### Task brief:
Copy the data below exactly.

### Records to process:
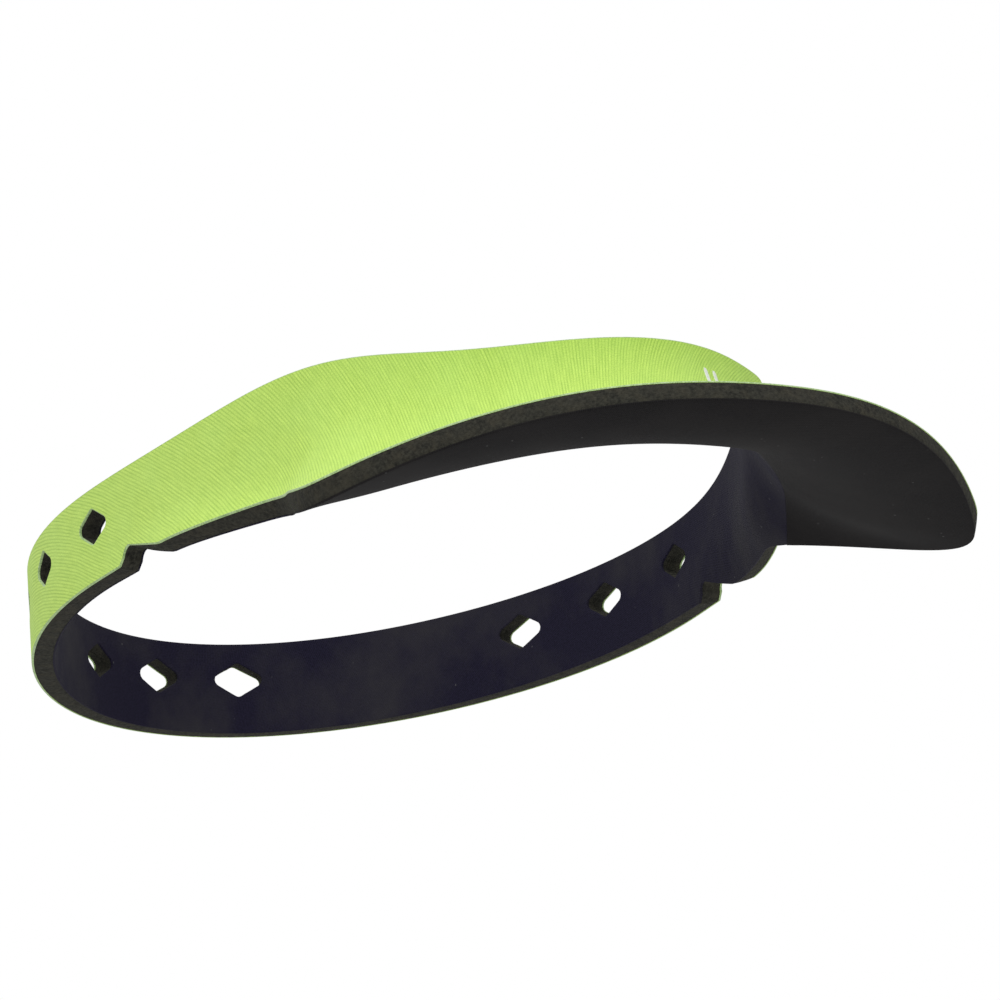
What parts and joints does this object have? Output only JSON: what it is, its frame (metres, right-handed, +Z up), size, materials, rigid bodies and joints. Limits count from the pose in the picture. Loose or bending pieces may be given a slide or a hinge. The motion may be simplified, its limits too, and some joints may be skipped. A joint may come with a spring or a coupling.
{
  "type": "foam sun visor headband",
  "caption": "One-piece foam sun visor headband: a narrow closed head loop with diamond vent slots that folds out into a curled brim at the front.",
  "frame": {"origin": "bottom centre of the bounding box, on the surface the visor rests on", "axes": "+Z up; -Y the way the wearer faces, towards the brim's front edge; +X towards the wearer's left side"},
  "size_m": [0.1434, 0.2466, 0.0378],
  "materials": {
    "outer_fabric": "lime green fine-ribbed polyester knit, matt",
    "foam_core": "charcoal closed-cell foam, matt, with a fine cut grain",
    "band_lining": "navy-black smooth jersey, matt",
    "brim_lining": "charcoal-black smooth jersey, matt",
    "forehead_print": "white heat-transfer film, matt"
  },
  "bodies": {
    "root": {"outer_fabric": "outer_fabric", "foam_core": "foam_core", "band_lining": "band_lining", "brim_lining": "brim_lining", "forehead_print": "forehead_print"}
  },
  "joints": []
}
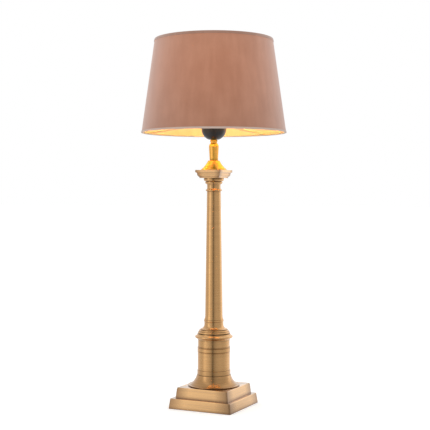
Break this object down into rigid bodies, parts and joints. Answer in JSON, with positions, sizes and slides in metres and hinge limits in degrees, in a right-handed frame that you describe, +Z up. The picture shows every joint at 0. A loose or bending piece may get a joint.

### The solution:
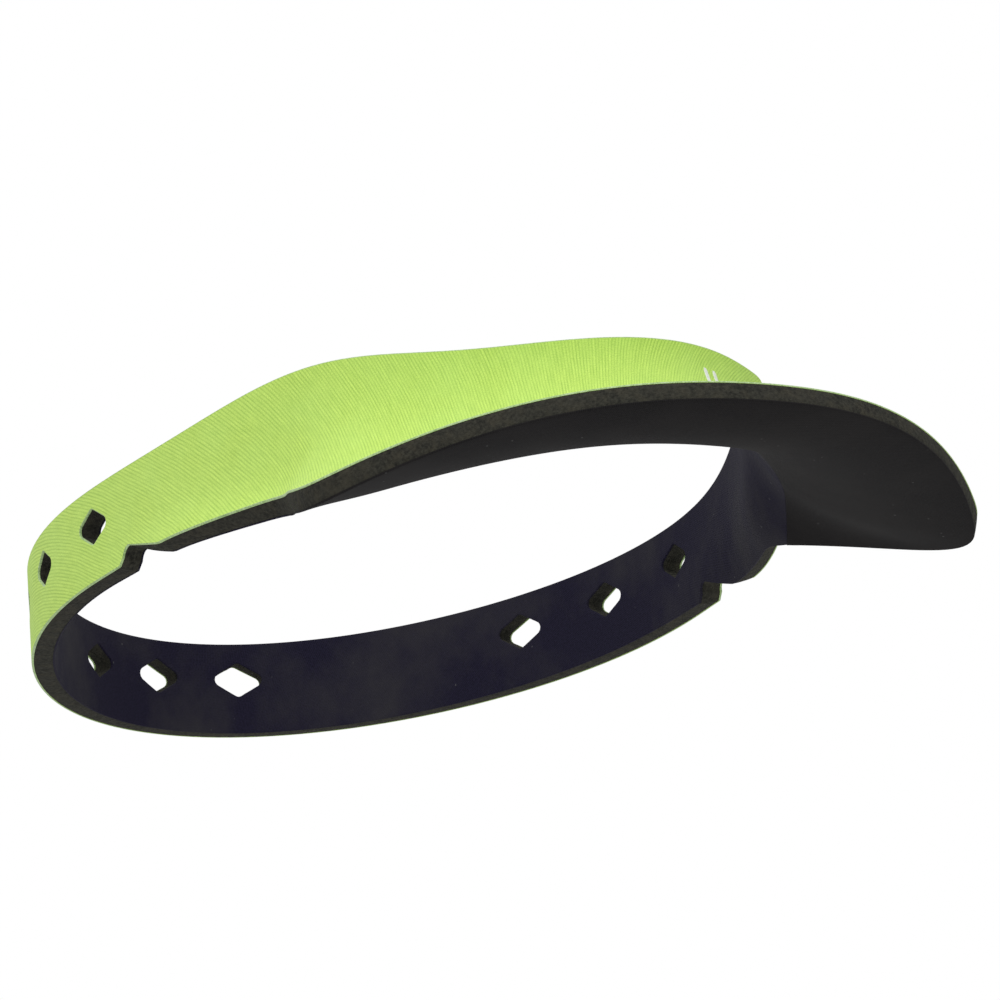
What parts and joints does this object have? Output only JSON: what it is, its frame (metres, right-handed, +Z up), size, materials, rigid bodies and joints. Limits count from the pose in the picture. Loose or bending pieces may be given a slide or a hinge. The motion may be simplified, its limits too, and some joints may be skipped. A joint may come with a spring or a coupling.
{
  "type": "foam sun visor headband",
  "caption": "One-piece foam sun visor headband: a narrow closed head loop with diamond vent slots that folds out into a curled brim at the front.",
  "frame": {"origin": "bottom centre of the bounding box, on the surface the visor rests on", "axes": "+Z up; -Y the way the wearer faces, towards the brim's front edge; +X towards the wearer's left side"},
  "size_m": [0.1434, 0.2466, 0.0378],
  "materials": {
    "outer_fabric": "lime green fine-ribbed polyester knit, matt",
    "foam_core": "charcoal closed-cell foam, matt, with a fine cut grain",
    "band_lining": "navy-black smooth jersey, matt",
    "brim_lining": "charcoal-black smooth jersey, matt",
    "forehead_print": "white heat-transfer film, matt"
  },
  "bodies": {
    "root": {"outer_fabric": "outer_fabric", "foam_core": "foam_core", "band_lining": "band_lining", "brim_lining": "brim_lining", "forehead_print": "forehead_print"}
  },
  "joints": []
}
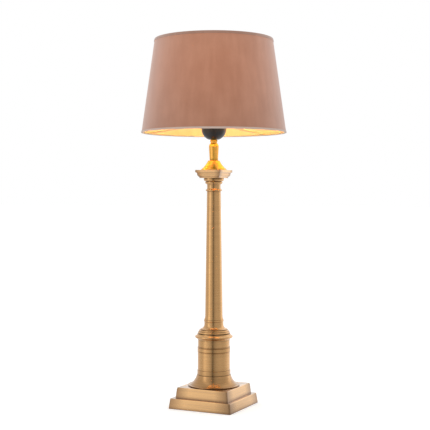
Break this object down into rigid bodies, parts and joints. Answer in JSON, with positions, sizes and slides in metres and hinge limits in degrees, in a right-handed frame that you describe, +Z up. The picture shows every joint at 0. A loose or bending piece may get a joint.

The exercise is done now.